Predictors of eudaimonia and hedonia in organized sport


This study was designed to identify the predictors of eudaimonia and hedonia in organized sport at varying levels of competition (from recreational to elite levels). These complimentary aspects of subjective well-being may influence athlete persistence and satisfaction in their sport. Eudaimonic well-being involves pursuing activities that reflect one's personal values and hedonic well-being is seeking comfort or enjoyment (Huta, 2013). The potential predictors examined included team environment, coach strategy and feedback, and components of self-determination. A secondary focus of this study was to examine the differences between the level of play an athlete participates in and hedonia and eudaimonia.
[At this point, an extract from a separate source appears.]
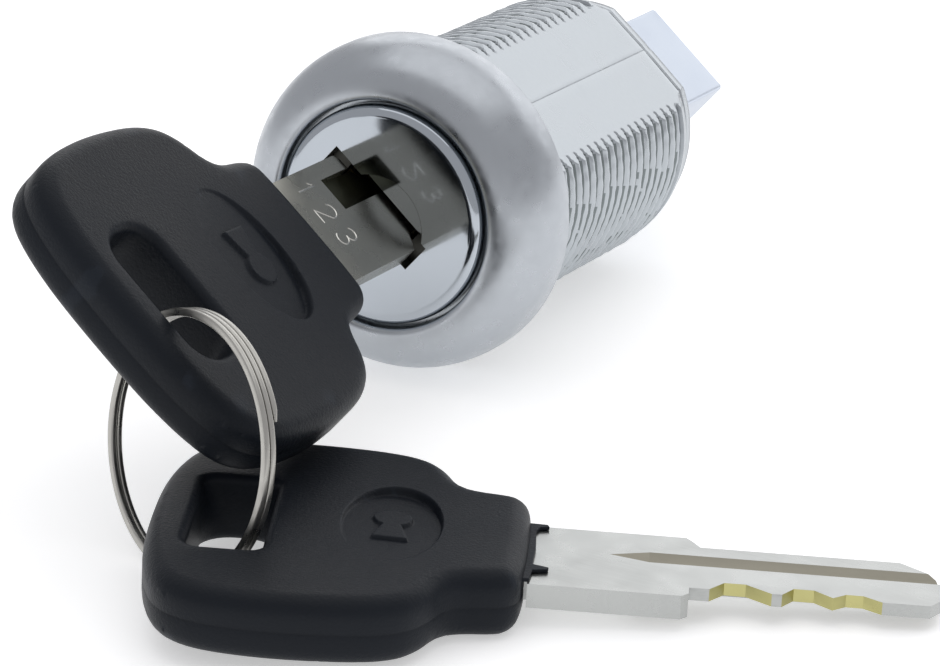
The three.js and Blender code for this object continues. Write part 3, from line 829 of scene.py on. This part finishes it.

Participants (N=55) completed a 133-item self-report questionnaire comprised of validated measures of hedonia and eudaimonia, intrinsic motivation, positive and negative affect, autonomy, athlete and coaching behaviour, and basic need support (autonomy, relatedness, and competence; Ryan & Deci, 2000). Significant correlations were observed between eudaimonia scores and personal dedication scores (r = .324) in the Athlete Satisfaction Questionnaire (ASQ; Riemer & Chelladurai, 1998). For hedonia scores, a significant correlation was observed with the team integration (r = .179) portion of the ASQ. No relationships were found between an athlete's level of play and eudaimonia or hedonia. The results of this study suggested that optimal well-being for athletes that play organized sport lies in their personal dedication to their sport, as well as being a contributing member to the progress of their respective team.